Frederic Henry
The narrator and protagonist. An American lieutenant in the Italian ambulance corps who starts the novel as a detached drifter and slowly becomes someone with something to lose. His arc is a movement toward love and then into devastating loss. He is not a hero in any traditional sense — he deserts, he survives, and he ends up alone.
Catherine Barkley
A British nurse who has already lost her fiancé before the novel begins. She is sharp, self-aware, and emotionally honest in ways Frederic is not. She becomes the emotional center of the novel. Her death at the end is not a plot twist — Hemingway signals it throughout — but it is the blow the whole book is building toward.
Rinaldi
Frederic's Italian surgeon friend and the person who introduces him to Catherine.
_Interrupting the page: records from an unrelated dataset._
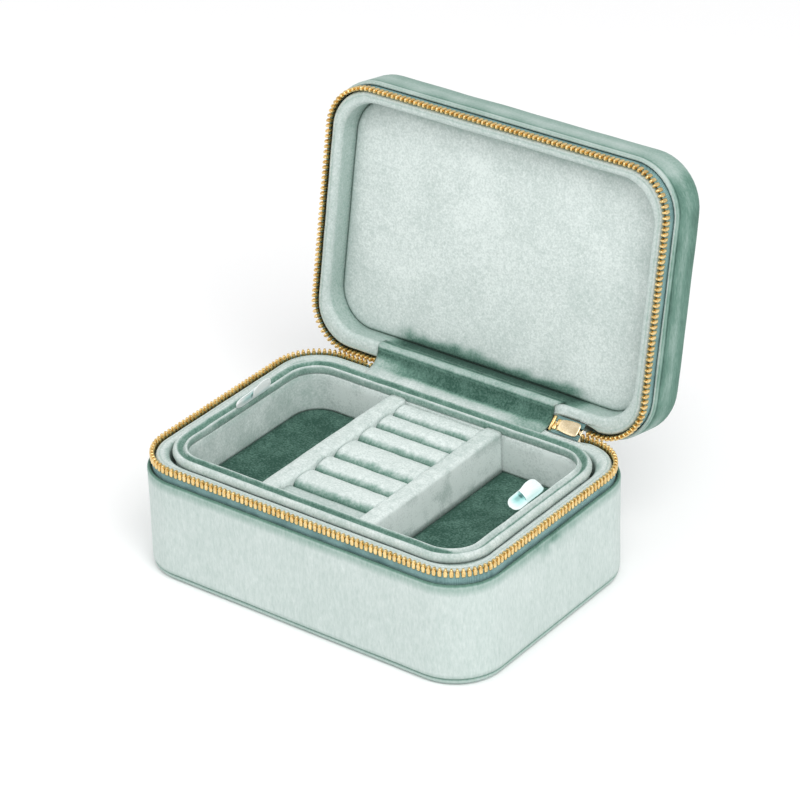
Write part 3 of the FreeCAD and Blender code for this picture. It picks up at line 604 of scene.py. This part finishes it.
# the closed end beside the slider: stop, closed teeth and the two tape ends
end_stop = rounded_block("zipper_bottom_stop", (37.2, 49.6, PARTING - 3.0), (38.4, 51.6, PARTING + 3.0), 0.4,
                         BRASS, TO_ZIP_END)
place(end_stop, "zipper_end", "brass", "zipper_stop")
row_y = DEPTH / 2 - ROW
for side, name, first in ((BASE, "base", 0), (LID, "lid", 1)):
    places = [(Vector((39.1 + k, row_y, 0)), Vector((0, 1, 0))) for k in range(first, 7, 2)]
    teeth("zipper_closed_row_%s" % name, side, places, TO_ZIP_END, "zipper_end", "zipper_closed_teeth",
          reach=0.8)
for side, name in ((BASE, "base"), (LID, "lid")):
    rows = []
    for across, drop in ((-0.28, 1.25), (0.28, 1.25), (0.28, 1.7), (0.15, 2.2), (0.15, 3.5), (-0.15, 3.5),
                         (-0.15, 2.2), (-0.28, 1.7)):
        rows.append([(37.4 + 12.7 * k / 16, row_y + across, PARTING + side * drop) for k in range(17)])
    strip = piece("zipper_end_woven_%s" % name, rows, TAPE, TO_ZIP_END, wrap_rows=True, wrap_cols=False)
    place(strip, "zipper_end", "zipper_tape", "zipper_end_tape_%s" % name)


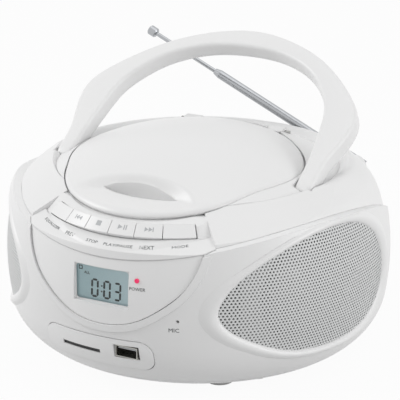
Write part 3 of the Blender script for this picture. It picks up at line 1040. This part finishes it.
# Power and sockets: a black inlet with two tinned pins, a black headphone jack, a transformer of stacked
# iron with taped coils, a moulded battery bay and the volume control in its cup.
paint(black_abs, "mains_inlet", "headphone_jack", "volume_control")
paint(metal("tinned_brass_pins", "#BDBDB8", 0.2), "mains_pins")
paint(moulded("white_abs_bay", "#D8D8D6", 0.5), "battery_bay")
CORE_Y, CORE_HALF, SHEET_PAIR_MM = 62.0, 9.5, 0.5
iron_and_tape, tree, out = blank("stacked_iron_and_taped_coil")
place = add(tree, "ShaderNodeTexCoord").outputs["Object"]
depth = add(tree, "ShaderNodeSeparateXYZ", None, {0: place}).outputs["Y"]
sheets = add(tree, "ShaderNodeTexWave", {"bands_direction": "Y"},
             {"Vector": place, "Scale": 1000 / SHEET_PAIR_MM / 20, "Distortion": 0.3})
iron = add(tree, "ShaderNodeMix", {"data_type": "RGBA"},
           {"Factor": sheets.outputs["Fac"], FIRST: linear("#3A3B3D"), SECOND: linear("#57595C")})
off_core = add(tree, "ShaderNodeMath", {"operation": "SUBTRACT"}, {0: depth, 1: CORE_Y * mm})
from_core = add(tree, "ShaderNodeMath", {"operation": "ABSOLUTE"}, {0: off_core.outputs[0]})
taped = add(tree, "ShaderNodeMath", {"operation": "GREATER_THAN"},
            {0: from_core.outputs[0], 1: CORE_HALF * mm})
coil = add(tree, "ShaderNodeMix", {"data_type": "RGBA"},
           {"Factor": taped.outputs[0], FIRST: iron.outputs[2], SECOND: linear("#C9A43A")})
body = add(tree, "ShaderNodeBsdfPrincipled", None, {"Base Color": coil.outputs[2], "Roughness": 0.45})
tree.links.new(body.outputs[0], out.inputs["Surface"])
paint(iron_and_tape, "transformer")

# Boards: glass-fibre laminate under green lacquer, with tracks that show paler through it. What stands on
# the main board, above its face, is black moulded epoxy.
MAIN_FACE, NO_PARTS, TRACK_MM = 47.7, 300.0, 8.0


def board(name, face):
    """Lacquered circuit board; everything higher than its face is a black part."""
    material, tree, out = blank(name)
    place = add(tree, "ShaderNodeTexCoord").outputs["Object"]
    tracks = add(tree, "ShaderNodeTexBrick", {"offset": 0.37},
                 {"Vector": place, "Scale": 1000 / TRACK_MM, "Mortar Size": 0.03, "Mortar": linear("#3F8F60"),
                  "Color1": linear("#1D5A37"), "Color2": linear("#215F3B")})
    high = add(tree, "ShaderNodeSeparateXYZ", None, {0: place}).outputs["Z"]
    is_part = add(tree, "ShaderNodeMath", {"operation": "GREATER_THAN"}, {0: high, 1: face * mm})
    shade = add(tree, "ShaderNodeMix", {"data_type": "RGBA"},
                {"Factor": is_part.outputs[0], FIRST: tracks.outputs["Color"], SECOND: linear("#1C1C1E")})
    body = add(tree, "ShaderNodeBsdfPrincipled", None,
               {"Base Color": shade.outputs[2], "Roughness": 0.35, "IOR": 1.5})
    tree.links.new(body.outputs[0], out.inputs["Surface"])
    return material


paint(board("green_main_board", MAIN_FACE), "main_board")
paint(board("green_small_board", NO_PARTS), "front_board", "key_board")
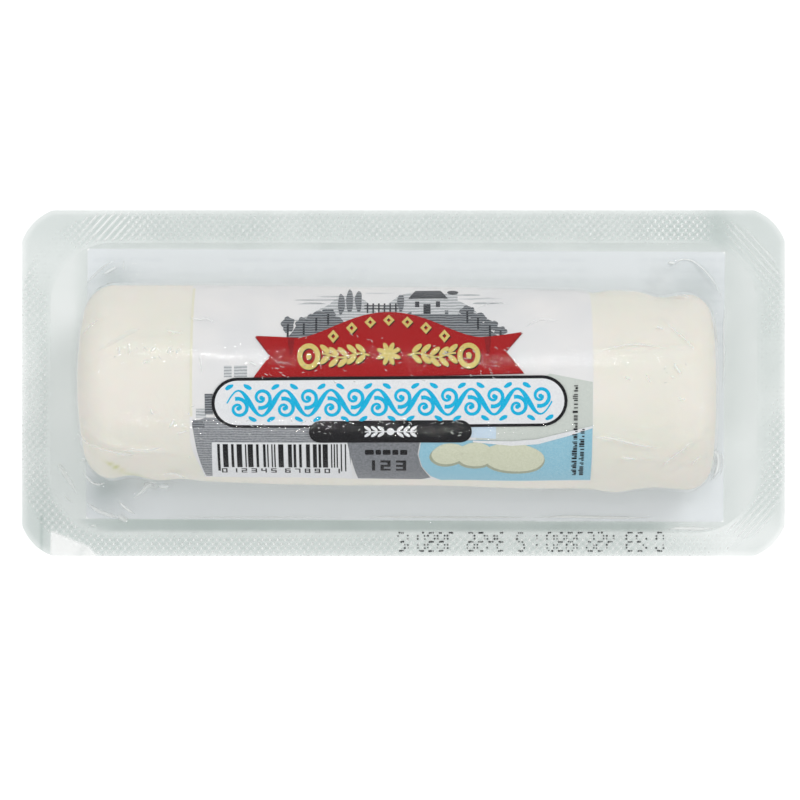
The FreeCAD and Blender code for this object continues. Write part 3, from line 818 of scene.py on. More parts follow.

Rinaldi is charming, cynical, and uses drinking and women to survive the war. By the time Frederic returns to the front, Rinaldi is showing signs of breakdown — his coping strategies are failing. He represents one version of what the war does to men.
The Priest
A young Abruzzese priest attached to Frederic's unit who is mocked by the other officers but respected by Frederic. He represents faith and the possibility of a life with clear values — something Frederic cannot access but clearly envies. He and Frederic have some of the novel's most honest conversations.
Count Greffi
An elderly Italian nobleman Frederic plays billiards with in Stresa. He is nearly a hundred years old, worldly, and at peace with his life. He functions as a kind of mirror for Frederic — showing what a long life without illusions looks like — and their conversation touches on love, faith, and what people value when they are close to death.
Helen Ferguson
Catherine's fellow nurse and close friend. She disapproves of Catherine's relationship with Frederic, especially once Catherine becomes pregnant. She is loyal and protective, and her worry about Catherine turns out to be justified. She represents the practical, social consequences the two lovers are ignoring.